>> begin Provided data

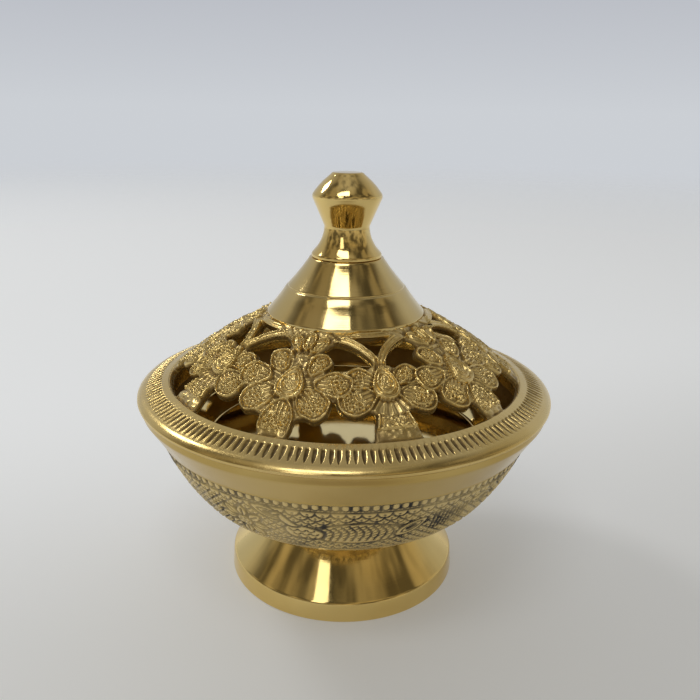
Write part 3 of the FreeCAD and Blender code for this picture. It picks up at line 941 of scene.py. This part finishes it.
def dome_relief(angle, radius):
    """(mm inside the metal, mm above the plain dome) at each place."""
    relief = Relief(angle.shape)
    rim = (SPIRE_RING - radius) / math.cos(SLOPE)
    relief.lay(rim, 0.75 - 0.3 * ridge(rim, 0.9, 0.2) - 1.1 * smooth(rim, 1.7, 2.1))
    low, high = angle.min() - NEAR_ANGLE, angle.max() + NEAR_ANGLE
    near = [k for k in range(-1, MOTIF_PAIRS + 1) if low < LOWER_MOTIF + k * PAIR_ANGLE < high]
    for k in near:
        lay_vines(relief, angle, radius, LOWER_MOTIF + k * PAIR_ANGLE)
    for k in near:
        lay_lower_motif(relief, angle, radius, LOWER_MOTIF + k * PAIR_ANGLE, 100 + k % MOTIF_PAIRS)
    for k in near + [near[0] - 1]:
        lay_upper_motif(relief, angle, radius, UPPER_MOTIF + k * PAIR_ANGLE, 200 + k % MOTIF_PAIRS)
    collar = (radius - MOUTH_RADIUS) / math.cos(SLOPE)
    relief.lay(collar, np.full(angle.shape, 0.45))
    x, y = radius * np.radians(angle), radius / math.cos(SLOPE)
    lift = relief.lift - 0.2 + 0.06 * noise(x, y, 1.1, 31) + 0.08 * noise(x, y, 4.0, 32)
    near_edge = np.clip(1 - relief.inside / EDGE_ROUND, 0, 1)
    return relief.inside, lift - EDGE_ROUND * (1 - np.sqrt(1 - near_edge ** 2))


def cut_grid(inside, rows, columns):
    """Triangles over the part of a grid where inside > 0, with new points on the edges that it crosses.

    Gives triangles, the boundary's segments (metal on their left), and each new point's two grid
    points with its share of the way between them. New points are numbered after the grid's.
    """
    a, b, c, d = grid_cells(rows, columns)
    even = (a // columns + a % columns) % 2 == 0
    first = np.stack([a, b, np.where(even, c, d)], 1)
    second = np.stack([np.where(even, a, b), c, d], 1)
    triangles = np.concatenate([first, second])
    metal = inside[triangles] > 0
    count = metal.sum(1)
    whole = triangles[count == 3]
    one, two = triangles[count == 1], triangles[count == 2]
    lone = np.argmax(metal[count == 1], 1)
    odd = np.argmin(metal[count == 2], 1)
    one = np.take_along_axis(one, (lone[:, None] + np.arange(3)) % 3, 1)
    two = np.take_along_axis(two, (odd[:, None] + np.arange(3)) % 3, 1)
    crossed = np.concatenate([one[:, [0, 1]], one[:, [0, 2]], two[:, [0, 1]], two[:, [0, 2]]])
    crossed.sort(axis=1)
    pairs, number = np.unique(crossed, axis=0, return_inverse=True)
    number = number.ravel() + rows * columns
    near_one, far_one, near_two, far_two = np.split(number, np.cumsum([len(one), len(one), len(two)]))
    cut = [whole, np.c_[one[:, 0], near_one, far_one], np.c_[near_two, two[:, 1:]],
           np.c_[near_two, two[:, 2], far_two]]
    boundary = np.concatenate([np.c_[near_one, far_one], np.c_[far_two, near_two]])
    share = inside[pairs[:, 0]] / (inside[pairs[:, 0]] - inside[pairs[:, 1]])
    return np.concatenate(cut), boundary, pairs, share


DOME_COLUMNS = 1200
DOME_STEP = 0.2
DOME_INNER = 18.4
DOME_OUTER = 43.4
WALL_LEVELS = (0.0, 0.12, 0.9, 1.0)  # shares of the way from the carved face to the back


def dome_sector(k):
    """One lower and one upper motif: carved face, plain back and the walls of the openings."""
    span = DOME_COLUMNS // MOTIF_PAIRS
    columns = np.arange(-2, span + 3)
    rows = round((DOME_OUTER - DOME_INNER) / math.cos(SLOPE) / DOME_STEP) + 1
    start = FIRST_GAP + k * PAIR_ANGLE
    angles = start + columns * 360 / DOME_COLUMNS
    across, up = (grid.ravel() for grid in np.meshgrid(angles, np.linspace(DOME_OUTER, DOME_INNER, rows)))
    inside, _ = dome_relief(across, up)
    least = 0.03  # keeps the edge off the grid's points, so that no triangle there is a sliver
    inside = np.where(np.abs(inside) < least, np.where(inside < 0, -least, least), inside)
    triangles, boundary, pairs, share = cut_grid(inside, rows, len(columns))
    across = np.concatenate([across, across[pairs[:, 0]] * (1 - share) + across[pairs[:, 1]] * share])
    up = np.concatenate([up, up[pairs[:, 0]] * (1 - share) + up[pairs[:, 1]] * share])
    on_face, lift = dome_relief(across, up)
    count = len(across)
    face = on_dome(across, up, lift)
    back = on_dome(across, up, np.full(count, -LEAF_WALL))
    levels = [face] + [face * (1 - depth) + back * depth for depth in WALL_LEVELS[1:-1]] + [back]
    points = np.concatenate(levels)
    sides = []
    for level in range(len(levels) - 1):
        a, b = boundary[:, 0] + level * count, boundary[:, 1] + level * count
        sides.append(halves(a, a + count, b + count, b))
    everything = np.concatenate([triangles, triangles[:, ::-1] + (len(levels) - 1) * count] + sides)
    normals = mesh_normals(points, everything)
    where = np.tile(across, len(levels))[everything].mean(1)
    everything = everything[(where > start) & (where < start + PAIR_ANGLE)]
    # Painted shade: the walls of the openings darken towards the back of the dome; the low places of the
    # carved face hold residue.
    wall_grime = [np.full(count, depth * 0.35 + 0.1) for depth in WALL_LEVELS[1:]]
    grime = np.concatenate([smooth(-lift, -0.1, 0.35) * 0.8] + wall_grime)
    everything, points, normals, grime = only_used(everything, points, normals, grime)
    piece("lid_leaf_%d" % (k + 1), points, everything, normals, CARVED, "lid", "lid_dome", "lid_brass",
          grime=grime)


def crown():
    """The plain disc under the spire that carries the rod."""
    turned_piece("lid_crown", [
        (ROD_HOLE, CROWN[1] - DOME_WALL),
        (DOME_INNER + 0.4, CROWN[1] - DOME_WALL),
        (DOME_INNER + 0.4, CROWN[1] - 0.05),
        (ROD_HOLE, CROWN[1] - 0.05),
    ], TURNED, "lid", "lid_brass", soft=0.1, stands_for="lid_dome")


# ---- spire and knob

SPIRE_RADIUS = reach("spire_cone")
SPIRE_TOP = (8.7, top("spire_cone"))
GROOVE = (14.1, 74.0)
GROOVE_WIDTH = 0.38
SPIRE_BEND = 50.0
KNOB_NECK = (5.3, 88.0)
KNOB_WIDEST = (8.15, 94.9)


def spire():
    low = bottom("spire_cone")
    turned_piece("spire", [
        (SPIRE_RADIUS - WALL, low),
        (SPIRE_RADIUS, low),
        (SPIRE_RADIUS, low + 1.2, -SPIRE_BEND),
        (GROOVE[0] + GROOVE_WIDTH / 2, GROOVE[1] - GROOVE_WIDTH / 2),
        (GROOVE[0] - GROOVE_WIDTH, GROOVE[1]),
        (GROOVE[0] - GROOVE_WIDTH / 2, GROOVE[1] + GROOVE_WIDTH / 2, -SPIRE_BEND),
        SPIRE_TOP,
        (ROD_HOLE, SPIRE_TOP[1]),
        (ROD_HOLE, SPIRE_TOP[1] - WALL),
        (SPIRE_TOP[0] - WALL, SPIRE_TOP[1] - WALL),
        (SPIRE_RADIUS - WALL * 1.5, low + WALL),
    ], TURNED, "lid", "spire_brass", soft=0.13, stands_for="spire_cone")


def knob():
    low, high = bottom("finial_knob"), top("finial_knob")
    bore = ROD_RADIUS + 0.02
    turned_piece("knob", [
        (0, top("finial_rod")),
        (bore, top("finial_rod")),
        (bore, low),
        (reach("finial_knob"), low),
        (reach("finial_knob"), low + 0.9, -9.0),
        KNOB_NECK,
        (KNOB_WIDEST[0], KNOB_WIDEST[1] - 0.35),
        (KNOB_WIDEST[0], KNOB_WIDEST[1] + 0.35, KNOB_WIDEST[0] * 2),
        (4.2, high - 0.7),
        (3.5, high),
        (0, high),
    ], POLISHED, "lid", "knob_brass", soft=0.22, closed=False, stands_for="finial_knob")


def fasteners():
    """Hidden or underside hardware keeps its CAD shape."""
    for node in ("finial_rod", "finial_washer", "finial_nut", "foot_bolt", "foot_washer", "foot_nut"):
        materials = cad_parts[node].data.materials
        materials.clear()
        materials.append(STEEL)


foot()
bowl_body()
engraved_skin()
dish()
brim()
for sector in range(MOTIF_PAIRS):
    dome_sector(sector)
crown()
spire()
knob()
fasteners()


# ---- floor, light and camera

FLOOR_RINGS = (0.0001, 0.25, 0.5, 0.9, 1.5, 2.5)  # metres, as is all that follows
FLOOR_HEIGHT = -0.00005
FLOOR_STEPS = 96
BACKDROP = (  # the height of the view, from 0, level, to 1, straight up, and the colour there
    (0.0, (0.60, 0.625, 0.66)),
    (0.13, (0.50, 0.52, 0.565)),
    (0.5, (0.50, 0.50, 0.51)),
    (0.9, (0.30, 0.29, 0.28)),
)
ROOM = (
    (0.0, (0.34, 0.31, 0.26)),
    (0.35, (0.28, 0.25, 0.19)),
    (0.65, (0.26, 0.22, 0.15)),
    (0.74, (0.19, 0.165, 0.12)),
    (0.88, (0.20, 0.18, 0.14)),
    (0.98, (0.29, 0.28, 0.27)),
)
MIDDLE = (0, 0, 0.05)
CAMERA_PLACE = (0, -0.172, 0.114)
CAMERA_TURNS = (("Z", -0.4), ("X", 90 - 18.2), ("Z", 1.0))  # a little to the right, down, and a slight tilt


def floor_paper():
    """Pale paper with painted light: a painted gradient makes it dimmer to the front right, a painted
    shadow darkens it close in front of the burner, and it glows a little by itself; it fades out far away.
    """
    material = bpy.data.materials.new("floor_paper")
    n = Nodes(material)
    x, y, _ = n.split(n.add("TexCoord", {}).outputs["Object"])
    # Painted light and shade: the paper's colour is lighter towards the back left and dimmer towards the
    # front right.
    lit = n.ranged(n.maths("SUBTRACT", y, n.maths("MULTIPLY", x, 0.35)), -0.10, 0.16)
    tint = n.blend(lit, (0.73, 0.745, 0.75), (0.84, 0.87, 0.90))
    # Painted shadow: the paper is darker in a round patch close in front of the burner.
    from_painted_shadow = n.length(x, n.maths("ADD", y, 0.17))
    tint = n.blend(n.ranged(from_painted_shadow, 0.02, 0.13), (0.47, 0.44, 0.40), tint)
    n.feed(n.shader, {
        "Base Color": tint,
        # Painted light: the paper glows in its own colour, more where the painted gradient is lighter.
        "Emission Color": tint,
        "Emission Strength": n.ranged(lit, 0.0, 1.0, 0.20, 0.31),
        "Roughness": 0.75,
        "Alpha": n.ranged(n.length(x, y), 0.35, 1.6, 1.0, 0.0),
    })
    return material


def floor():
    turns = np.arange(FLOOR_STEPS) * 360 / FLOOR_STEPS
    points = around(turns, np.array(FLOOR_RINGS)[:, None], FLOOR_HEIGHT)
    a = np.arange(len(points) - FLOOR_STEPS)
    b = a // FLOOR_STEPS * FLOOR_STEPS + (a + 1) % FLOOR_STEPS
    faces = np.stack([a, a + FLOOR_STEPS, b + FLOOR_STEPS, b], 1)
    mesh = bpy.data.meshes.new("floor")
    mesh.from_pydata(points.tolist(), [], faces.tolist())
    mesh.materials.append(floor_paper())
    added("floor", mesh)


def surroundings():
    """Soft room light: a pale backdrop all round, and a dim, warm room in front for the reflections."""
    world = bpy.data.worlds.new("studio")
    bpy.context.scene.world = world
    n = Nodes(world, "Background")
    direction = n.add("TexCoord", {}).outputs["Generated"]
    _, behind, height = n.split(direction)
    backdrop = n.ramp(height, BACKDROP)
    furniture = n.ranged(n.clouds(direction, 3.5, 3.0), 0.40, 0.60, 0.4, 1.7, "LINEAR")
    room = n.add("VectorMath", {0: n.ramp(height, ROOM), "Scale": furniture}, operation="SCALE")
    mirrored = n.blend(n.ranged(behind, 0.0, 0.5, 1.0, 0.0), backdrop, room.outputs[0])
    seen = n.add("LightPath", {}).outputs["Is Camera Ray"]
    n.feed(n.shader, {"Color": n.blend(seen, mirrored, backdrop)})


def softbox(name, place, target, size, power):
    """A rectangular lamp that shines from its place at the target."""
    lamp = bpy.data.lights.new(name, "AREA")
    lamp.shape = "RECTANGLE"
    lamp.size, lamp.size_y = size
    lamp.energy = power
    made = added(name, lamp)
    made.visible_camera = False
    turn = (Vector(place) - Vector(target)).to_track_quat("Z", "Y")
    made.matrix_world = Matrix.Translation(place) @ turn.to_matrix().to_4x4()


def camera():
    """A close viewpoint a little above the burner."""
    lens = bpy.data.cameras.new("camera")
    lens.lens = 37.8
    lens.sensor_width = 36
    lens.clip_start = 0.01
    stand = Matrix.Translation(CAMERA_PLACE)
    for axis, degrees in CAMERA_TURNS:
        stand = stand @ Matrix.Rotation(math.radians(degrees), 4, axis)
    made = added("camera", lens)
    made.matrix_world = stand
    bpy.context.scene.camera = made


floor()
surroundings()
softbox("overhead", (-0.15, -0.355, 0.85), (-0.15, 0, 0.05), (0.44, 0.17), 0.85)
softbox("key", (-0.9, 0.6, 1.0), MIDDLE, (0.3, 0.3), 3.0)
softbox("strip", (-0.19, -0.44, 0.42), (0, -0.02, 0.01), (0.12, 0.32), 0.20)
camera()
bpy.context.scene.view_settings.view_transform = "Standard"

>> end Provided data

What is required »
Starting at the first line of the material above, reproduce each line exactly up to and including the line with "that it crosses.".

Output »
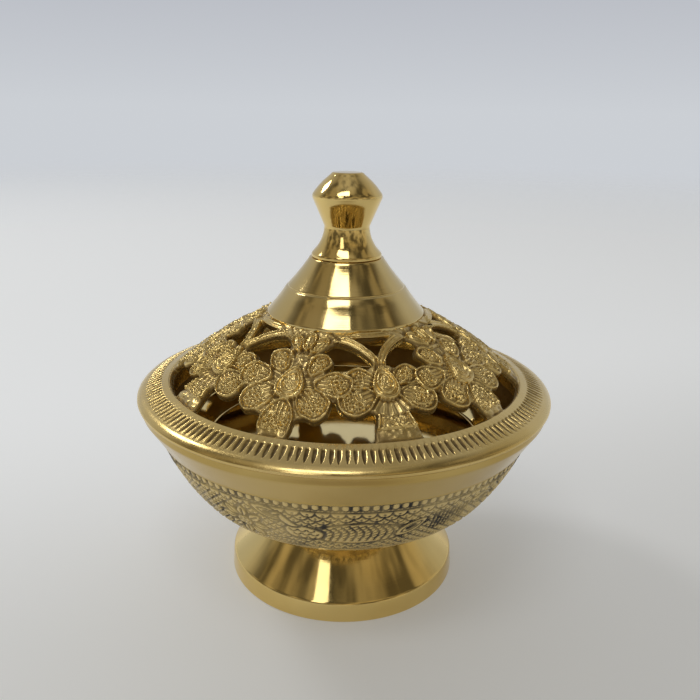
Write part 3 of the FreeCAD and Blender code for this picture. It picks up at line 941 of scene.py. This part finishes it.
def dome_relief(angle, radius):
    """(mm inside the metal, mm above the plain dome) at each place."""
    relief = Relief(angle.shape)
    rim = (SPIRE_RING - radius) / math.cos(SLOPE)
    relief.lay(rim, 0.75 - 0.3 * ridge(rim, 0.9, 0.2) - 1.1 * smooth(rim, 1.7, 2.1))
    low, high = angle.min() - NEAR_ANGLE, angle.max() + NEAR_ANGLE
    near = [k for k in range(-1, MOTIF_PAIRS + 1) if low < LOWER_MOTIF + k * PAIR_ANGLE < high]
    for k in near:
        lay_vines(relief, angle, radius, LOWER_MOTIF + k * PAIR_ANGLE)
    for k in near:
        lay_lower_motif(relief, angle, radius, LOWER_MOTIF + k * PAIR_ANGLE, 100 + k % MOTIF_PAIRS)
    for k in near + [near[0] - 1]:
        lay_upper_motif(relief, angle, radius, UPPER_MOTIF + k * PAIR_ANGLE, 200 + k % MOTIF_PAIRS)
    collar = (radius - MOUTH_RADIUS) / math.cos(SLOPE)
    relief.lay(collar, np.full(angle.shape, 0.45))
    x, y = radius * np.radians(angle), radius / math.cos(SLOPE)
    lift = relief.lift - 0.2 + 0.06 * noise(x, y, 1.1, 31) + 0.08 * noise(x, y, 4.0, 32)
    near_edge = np.clip(1 - relief.inside / EDGE_ROUND, 0, 1)
    return relief.inside, lift - EDGE_ROUND * (1 - np.sqrt(1 - near_edge ** 2))


def cut_grid(inside, rows, columns):
    """Triangles over the part of a grid where inside > 0, with new points on the edges that it crosses.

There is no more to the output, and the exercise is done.